▽

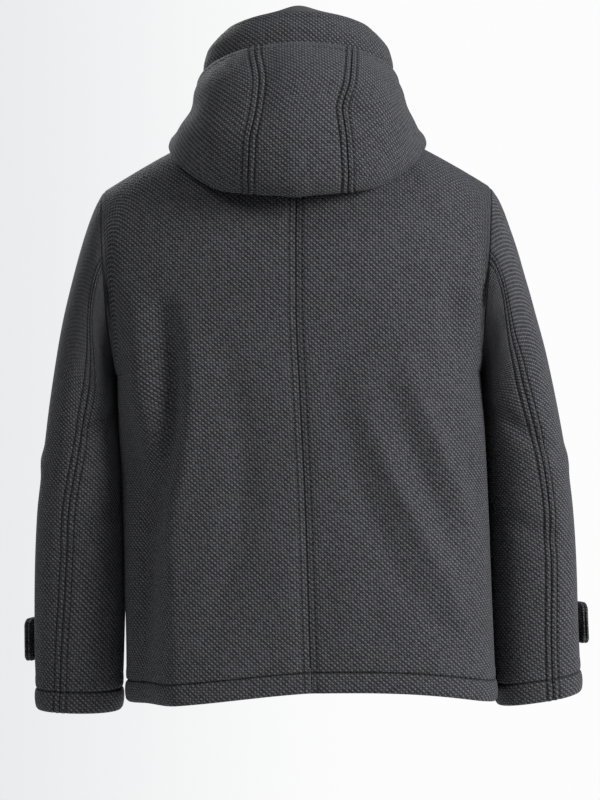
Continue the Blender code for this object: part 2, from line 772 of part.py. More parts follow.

△
▽

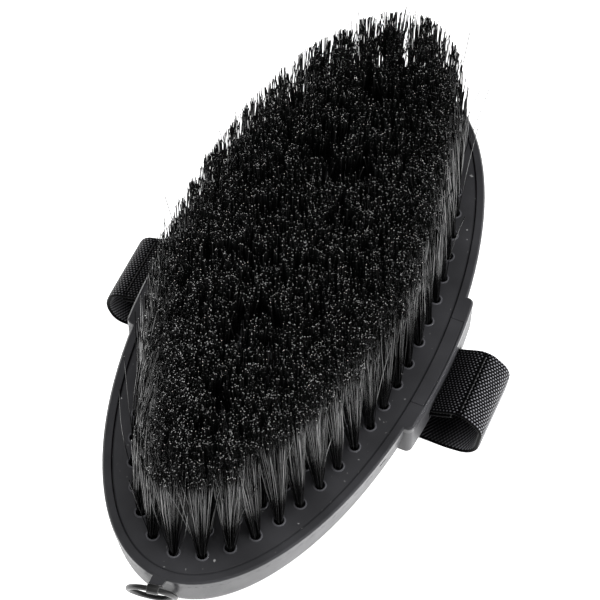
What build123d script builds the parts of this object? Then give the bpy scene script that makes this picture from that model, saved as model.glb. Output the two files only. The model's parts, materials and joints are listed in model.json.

△
▽

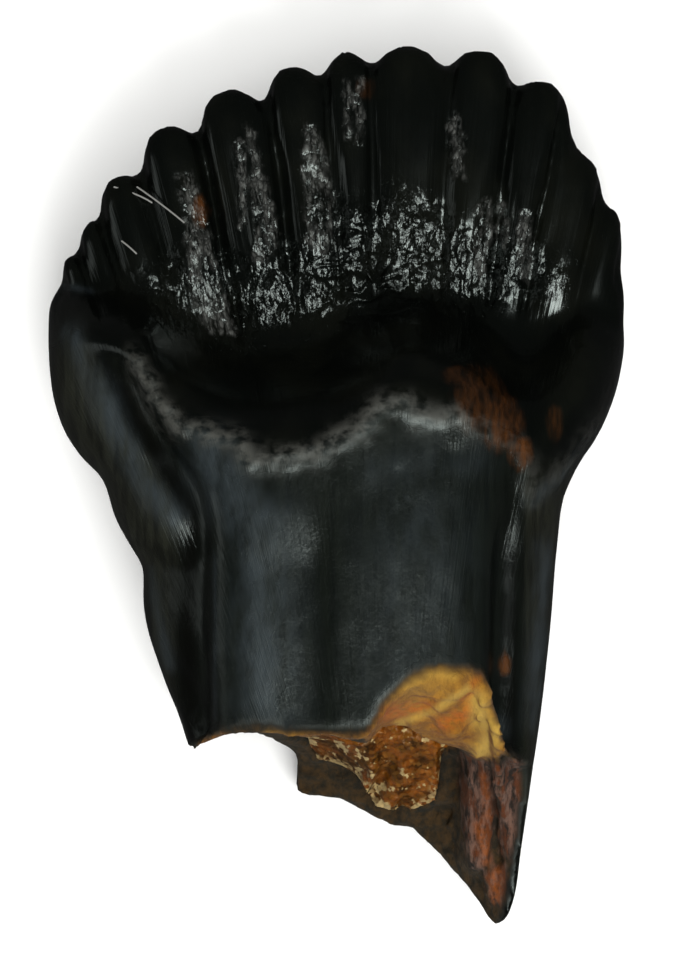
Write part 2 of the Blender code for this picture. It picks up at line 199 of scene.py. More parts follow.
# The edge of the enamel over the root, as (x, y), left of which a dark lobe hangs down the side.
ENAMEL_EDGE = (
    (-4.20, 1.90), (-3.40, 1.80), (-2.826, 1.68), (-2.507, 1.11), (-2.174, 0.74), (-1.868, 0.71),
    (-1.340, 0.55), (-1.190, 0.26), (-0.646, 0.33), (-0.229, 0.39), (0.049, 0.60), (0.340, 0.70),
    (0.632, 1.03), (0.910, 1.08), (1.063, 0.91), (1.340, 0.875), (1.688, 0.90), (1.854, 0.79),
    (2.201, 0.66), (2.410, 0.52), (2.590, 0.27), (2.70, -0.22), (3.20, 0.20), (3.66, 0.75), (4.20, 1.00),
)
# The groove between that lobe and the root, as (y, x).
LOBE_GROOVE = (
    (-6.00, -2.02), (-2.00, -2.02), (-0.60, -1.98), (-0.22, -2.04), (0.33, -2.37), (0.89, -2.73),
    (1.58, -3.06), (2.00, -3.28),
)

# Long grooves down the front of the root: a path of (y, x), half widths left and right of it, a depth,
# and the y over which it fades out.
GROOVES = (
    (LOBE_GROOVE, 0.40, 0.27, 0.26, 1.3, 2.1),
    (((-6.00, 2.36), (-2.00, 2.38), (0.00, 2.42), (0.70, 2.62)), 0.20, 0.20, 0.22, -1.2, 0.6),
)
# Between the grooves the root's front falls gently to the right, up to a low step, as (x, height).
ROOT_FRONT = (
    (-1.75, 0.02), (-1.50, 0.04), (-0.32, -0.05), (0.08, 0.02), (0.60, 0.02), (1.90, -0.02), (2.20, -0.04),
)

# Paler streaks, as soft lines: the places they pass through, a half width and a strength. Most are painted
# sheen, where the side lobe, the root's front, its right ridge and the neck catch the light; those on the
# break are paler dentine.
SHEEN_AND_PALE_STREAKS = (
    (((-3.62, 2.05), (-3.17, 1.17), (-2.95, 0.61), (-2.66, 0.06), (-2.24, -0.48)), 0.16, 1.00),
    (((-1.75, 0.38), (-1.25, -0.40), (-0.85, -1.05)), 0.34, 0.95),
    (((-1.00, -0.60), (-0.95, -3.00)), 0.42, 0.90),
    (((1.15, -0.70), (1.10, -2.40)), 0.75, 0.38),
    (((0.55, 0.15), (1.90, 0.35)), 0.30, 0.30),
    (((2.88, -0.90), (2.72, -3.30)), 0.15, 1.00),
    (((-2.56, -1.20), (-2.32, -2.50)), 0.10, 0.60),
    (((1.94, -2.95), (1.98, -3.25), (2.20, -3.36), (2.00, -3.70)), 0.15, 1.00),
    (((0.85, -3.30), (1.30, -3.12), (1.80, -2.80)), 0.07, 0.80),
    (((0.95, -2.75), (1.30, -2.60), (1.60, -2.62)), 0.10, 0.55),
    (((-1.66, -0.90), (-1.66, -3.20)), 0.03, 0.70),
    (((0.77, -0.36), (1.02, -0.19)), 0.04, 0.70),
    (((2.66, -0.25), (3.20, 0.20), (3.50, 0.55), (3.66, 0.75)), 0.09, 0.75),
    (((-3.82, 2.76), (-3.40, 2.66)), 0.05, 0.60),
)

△

Extract from the material all lines containing the string "scene".

What build123d script builds the parts of this object? Then give the bpy scene script that makes this picture from that model, saved as model.glb. Output the two files only. The model's parts, materials and joints are listed in model.json.
Write part 2 of the Blender code for this picture. It picks up at line 199 of scene.py. More parts follow.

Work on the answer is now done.